Crème Brûlée

Appears in
Oxford Companion to Sugar and Sweets

By Darra Goldstein

Published 2015

  • About

crème brûlée is a sweet egg-yolk custard made with cream. The cream, egg yolk, and sugar mixture is cooked, poured into individual ramekins, poached in a bain-marie (hot water bath), and then chilled. When the custard is firm, the top is covered with a layer of sugar that is browned by means of a salamander, broiler or butane torch (brûlé means “burnt” in French), forming a hard, caramelized crust on the surface.

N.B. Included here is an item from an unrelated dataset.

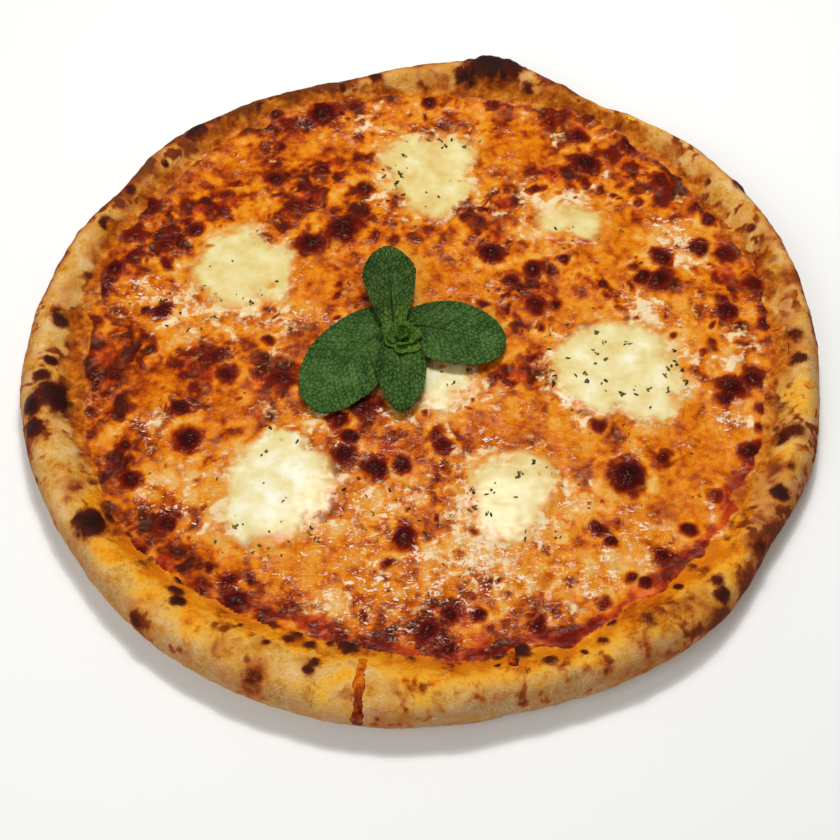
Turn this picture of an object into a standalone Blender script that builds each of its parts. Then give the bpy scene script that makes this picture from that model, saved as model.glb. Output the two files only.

The dessert is ubiquitous on restaurant menus today in the United States and in Europe, but its history is anything but straightforward. The English, French, and Catalonians all lay claim to the origin of the dessert. Many have attributed the creation of crème brûlée to the kitchens of Trinity College, Cambridge University in the nineteenth century, but this cannot be true. Although custards topped with caramelized sugar appeared in eighteenth-century English cookbooks, notably John Nott’s Cooks and Confectioners Dictionary (1723), the origin of the recipe in print appears to be French. The British food writer Elizabeth David traced Nott’s recipe for “Burnt Cream” to François Massialot’s Crème Brûlée in Cuisinier royal et bourgeois (1691). The English translation of Massialot’s book, The Court and Country Cook (1702), includes the crème brûlée recipe as “Burnt Cream.” Unless a seventeenth-century precedent is found, Massialot seems to have been first in English as well as in French. This early recipe calls for milk, not cream, and the custard bakes in an oven, not a bain-marie. Massialot neglects to tell the cook to add sugar in the cooking stage, but refers to the sugar in the custard later in the recipe. If the omission was a mistake, it was never corrected.